What to work on -> Determine the number of lines that have the string "scene" in them, and give only that number.

Available data ->
╔══

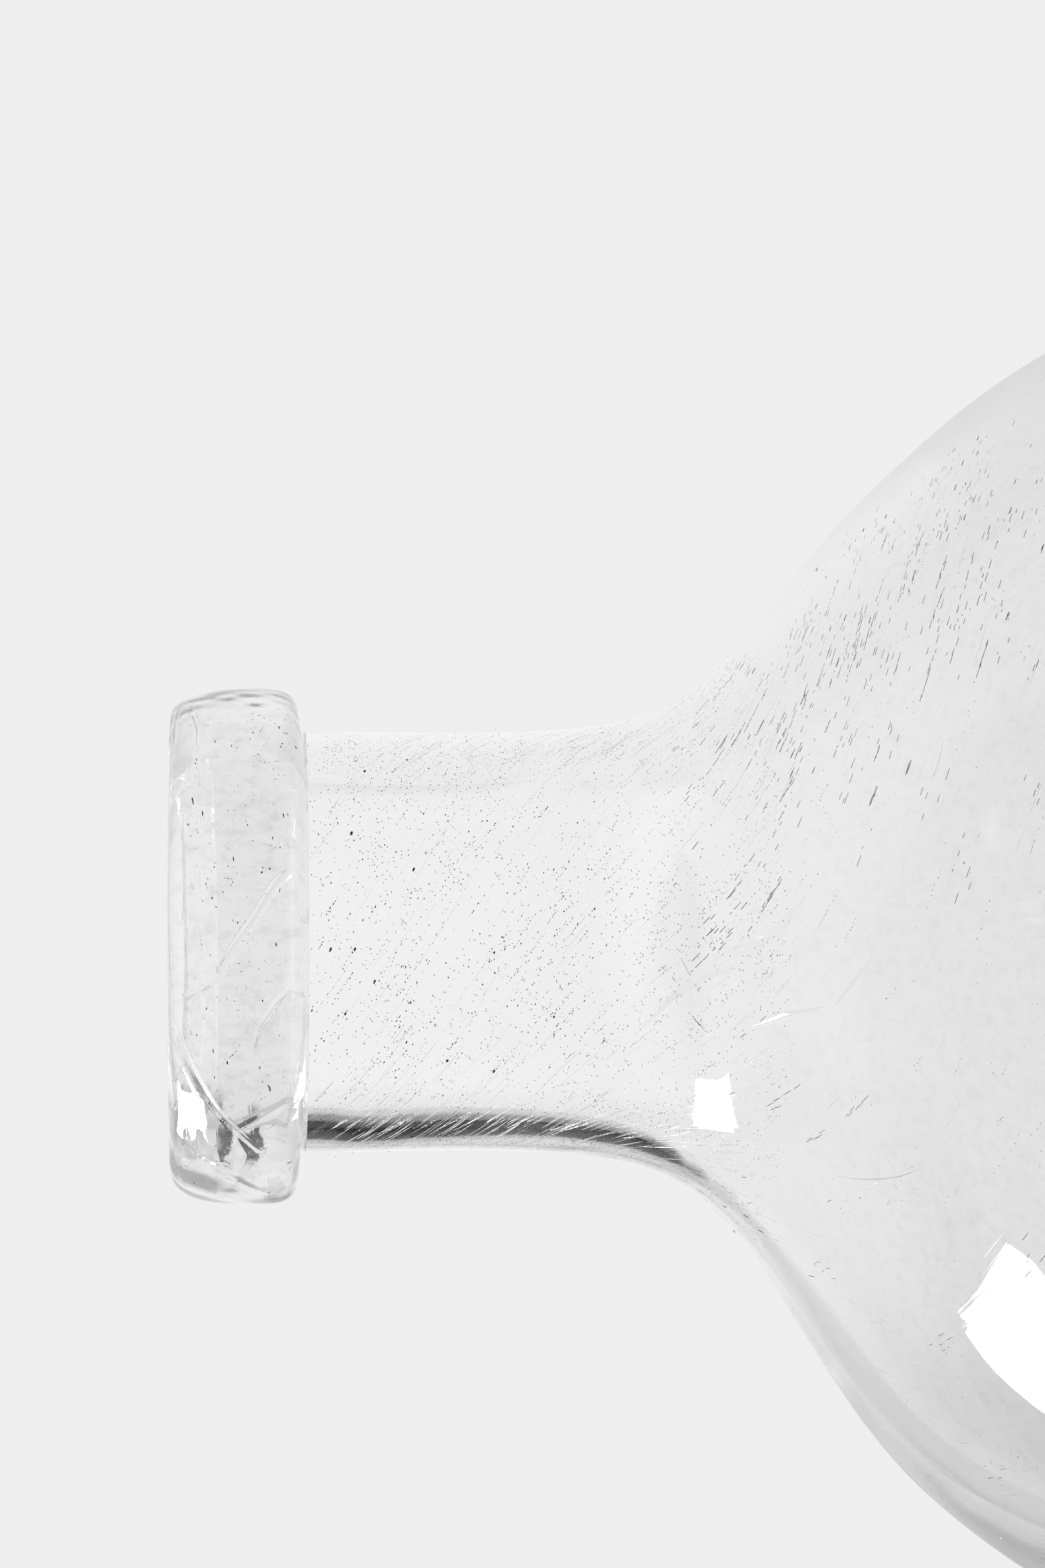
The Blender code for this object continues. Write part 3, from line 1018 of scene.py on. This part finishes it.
def speck_material():
    """Dark grains, from charcoal to rust brown."""
    material, shader, m = new_material("unmelted_grains")
    shader.inputs["Roughness"].default_value = GRAIN_ROUGHNESS
    place = m.nodes.new("ShaderNodeTexCoord")
    kinds = m.noise(place.outputs["Object"], GRAIN_COLOUR_SCALE, detail=0)
    colours = m.nodes.new("ShaderNodeValToRGB")
    dark, rusty = colours.color_ramp.elements
    dark.position = 0.5
    dark.color = CHARCOAL
    rusty.position = 0.75
    rusty.color = RUST
    m.links.new(kinds, colours.inputs["Fac"])
    m.links.new(colours.outputs["Color"], shader.inputs["Base Color"])
    return material


def dress(piece, material, slot, *nodes):
    """Gives a piece its material and its body; its slot is not used. It stands for the CAD nodes named, if
    any.
    """
    piece.data.materials.append(material)
    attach(piece, "root")
    if nodes:
        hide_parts(*nodes)


def make_camera():
    """The camera, turned so that +X is up in its picture."""
    data = bpy.data.cameras.new("camera")
    data.lens = CAMERA_LENS
    data.sensor_width = CAMERA_SENSOR
    data.clip_end = CAMERA_REACH
    camera = linked("camera", data)
    forward = Vector((0, cos(CAMERA_DOWN), -sin(CAMERA_DOWN)))
    picture_right = Vector((0, -sin(CAMERA_DOWN), -cos(CAMERA_DOWN)))
    picture_up = Vector((1, 0, 0))
    turn = Matrix((picture_right, picture_up, -forward)).transposed().to_4x4()
    camera.matrix_world = Matrix.Translation(LOOKED_AT - forward * CAMERA_DISTANCE) @ turn
    bpy.context.scene.camera = camera


def make_softbox():
    """A rectangular softbox, high on the bottle's -X side and a little behind it."""
    light = bpy.data.lights.new("softbox", "AREA")
    light.shape = "RECTANGLE"
    light.size, light.size_y = SOFTBOX_SIZE
    light.energy = SOFTBOX_POWER
    softbox = linked("softbox", light)
    softbox.location = SOFTBOX_AIM + SOFTBOX_WAY * SOFTBOX_DISTANCE
    softbox.rotation_mode = "QUATERNION"
    turn = Quaternion((0, 0, 1), SOFTBOX_TURN)
    softbox.rotation_quaternion = SOFTBOX_WAY.to_track_quat("Z", "X") @ turn
    softbox.visible_camera = False


def make_world():
    """An even pale ground for what the camera sees straight, and a dimmer room to reflect and refract.

    Behind the bottle, the room is dimmer towards -X and has a dark part there.
    """
    world = bpy.data.worlds.new("studio")
    bpy.context.scene.world = world
    world.use_nodes = True
    nodes, links = world.node_tree.nodes, world.node_tree.links
    nodes.clear()
    m = NodeMath(world.node_tree)
    x, y, z = m.split("Generated")
    minus_x = m.times(x, -1)
    behind = m.rise(y, *ROOM_BACK)
    dark = m.times(
        m.rise(minus_x, *DARK_MINUS_X_FROM),
        m.fall(minus_x, *DARK_MINUS_X_TO),
        m.rise(z, *DARK_Z_FROM),
        m.fall(z, *DARK_Z_TO),
        behind,
    )
    dim = m.times(m.rise(minus_x, *DIM_MINUS_X), behind)
    around = m.between(ROOM_IN_FRONT, ROOM_BEHIND, m.rise(y, *ROOM_FRONT_TO_BACK))
    overhead = m.times(m.rise(z, *ROOM_LEVEL_TO_OVERHEAD), ROOM_OVERHEAD)
    room = m.times(
        m.plus(m.times(around, m.fall(z, *ROOM_LEVEL_TO_OVERHEAD)), overhead),
        m.fall(dark, 0, 1, DARK_DEPTH),
        m.fall(dim, 0, 1, DIM_DEPTH),
    )
    room_light = nodes.new("ShaderNodeBackground")
    links.new(room, room_light.inputs["Color"])
    ground = nodes.new("ShaderNodeBackground")
    ground.inputs["Color"].default_value = GROUND_COLOUR
    path = nodes.new("ShaderNodeLightPath")
    choose = nodes.new("ShaderNodeMixShader")
    links.new(path.outputs["Is Camera Ray"], choose.inputs[0])
    links.new(room_light.outputs[0], choose.inputs[1])
    links.new(ground.outputs[0], choose.inputs[2])
    out = nodes.new("ShaderNodeOutputWorld")
    links.new(choose.outputs[0], out.inputs["Surface"])


def flat_sheet(name, corners):
    """A four-cornered sheet."""
    mesh = bpy.data.meshes.new(name)
    mesh.from_pydata(corners, [], [(0, 1, 2, 3)])
    return linked(name, mesh)


def make_backdrop():
    """A sheet close behind the bottle that glows with painted light in place of a lit backdrop, and which
    only the glass shows. It pales towards the mouth, and has painted shade at its sides, above the mouth and
    low down.

    Level with the neck it has an opening on the -X side, through which the room's dark part shows.
    """
    w, h, y = SHEET_HALF_WIDTH, SHEET_TOP, SHEET_Y
    backdrop = flat_sheet("backdrop", [(-w, y, 0), (w, y, 0), (w, y, h), (-w, y, h)])
    backdrop.visible_camera = False
    backdrop.visible_shadow = False
    backdrop.visible_diffuse = False
    material, _, m = new_material("lit_sheet")
    material.cycles.emission_sampling = "NONE"
    m.nodes.clear()
    x, _, z = m.split("Object")
    minus_x = m.times(x, -1)
    # The sheet's glow is painted light, and each darker part is painted shade.
    level = m.times(
        m.between(SHEET_LEVEL_LOW, SHEET_LEVEL_HIGH, m.rise(z, *SHEET_LOW_TO_HIGH)),
        m.fall(x, *SHADE_PLUS_X),
        m.fall(z, *SHADE_ABOVE_MOUTH),
        m.fall(minus_x, *SHADE_MINUS_X),
    )
    # Painted shade low down at the sides.
    for side, outwards, upwards, depth in SHEET_CORNERS:
        corner = m.times(m.fall(z, *upwards), m.rise(m.times(x, side), *outwards))
        level = m.times(level, m.fall(corner, 0, 1, depth))
    opening = m.times(
        m.rise(minus_x, *OPENING_MINUS_X),
        m.rise(z, *OPENING_BOTTOM),
        m.fall(z, *OPENING_TOP),
    )
    glow = m.nodes.new("ShaderNodeEmission")
    m.links.new(level, glow.inputs["Color"])
    m.fade_out(glow.outputs[0], opening, m.nodes.new("ShaderNodeOutputMaterial"))
    backdrop.data.materials.append(material)


def make_floor():
    """A pale table top that fades out into the ground."""
    size = FLOOR_HALF_SIZE
    floor = flat_sheet("floor", [(-size, -size, 0), (size, -size, 0), (size, size, 0), (-size, size, 0)])
    floor.location.z = FLOOR_Z
    material, shader, m = new_material("pale_floor")
    shader.inputs["Base Color"].default_value = FLOOR_COLOUR
    shader.inputs["Roughness"].default_value = FLOOR_ROUGHNESS
    place = m.nodes.new("ShaderNodeTexCoord")
    length = m.nodes.new("ShaderNodeVectorMath")
    length.operation = "LENGTH"
    m.links.new(place.outputs["Object"], length.inputs[0])
    fade = m.rise(length.outputs["Value"], *FLOOR_FADE)
    m.fade_out(shader.outputs[0], fade, m.nodes["Material Output"])
    floor.data.materials.append(material)


def set_light_paths():
    """Glass seen through glass needs deep paths, and the plain view transform keeps the ground's grey."""
    scene = bpy.context.scene
    scene.cycles.max_bounces = LIGHT_BOUNCES
    scene.cycles.transmission_bounces = LIGHT_BOUNCES
    scene.cycles.glossy_bounces = LIGHT_BOUNCES
    scene.cycles.transparent_max_bounces = CLEAR_BOUNCES
    scene.view_settings.view_transform = "Standard"


def main():
    """Makes and dresses the pieces and sets the stage."""
    wall = VesselWall()
    vessel_glass = glass_material(
        "vessel_glass",
        VESSEL_TINT,
        streak_width=0.45 * MM,
        streak_depth=0.0016 * MM,
        patch_depth=0.0015 * MM,
        haze=VESSEL_HAZE,
        haze_from=VESSEL_HAZE_FROM,
    )
    lip_glass = glass_material(
        "lip_glass",
        LIP_TINT,
        streak_width=0.6 * MM,
        streak_depth=0.006 * MM,
        patch_depth=0.004 * MM,
        haze=LIP_HAZE,
        haze_from=LIP_HAZE_FROM,
    )
    pontil_glass = glass_material(
        "pontil_glass",
        PONTIL_TINT,
        streak_width=0.3 * MM,
        streak_depth=0.05 * MM,
        patch_depth=0.3 * MM,
        roughness=0.3,
    )
    seed_air = glass_material("seed_air", AIR_TINT, streak_width=0.45 * MM, streak_depth=0, patch_depth=0)

    dress(make_vessel(wall), vessel_glass, "vessel_glass", "blown_vessel")
    dress(make_lip(), lip_glass, "lip_glass", "applied_lip")
    dress(make_pontil(), pontil_glass, "pontil_glass", "pontil_scar")
    dress(make_seeds(wall), seed_air, "vessel_glass")
    grains = speck_material()
    dress(make_specks(wall), grains, "vessel_glass")
    dress(make_cords(wall), vessel_glass, "vessel_glass")
    lip_seeds, lip_specks = make_lip_seeds()
    dress(lip_seeds, seed_air, "lip_glass")
    dress(lip_specks, grains, "lip_glass")

    make_camera()
    make_softbox()
    make_world()
    make_backdrop()
    make_floor()
    set_light_paths()


main()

╚══

Finished answer -> 9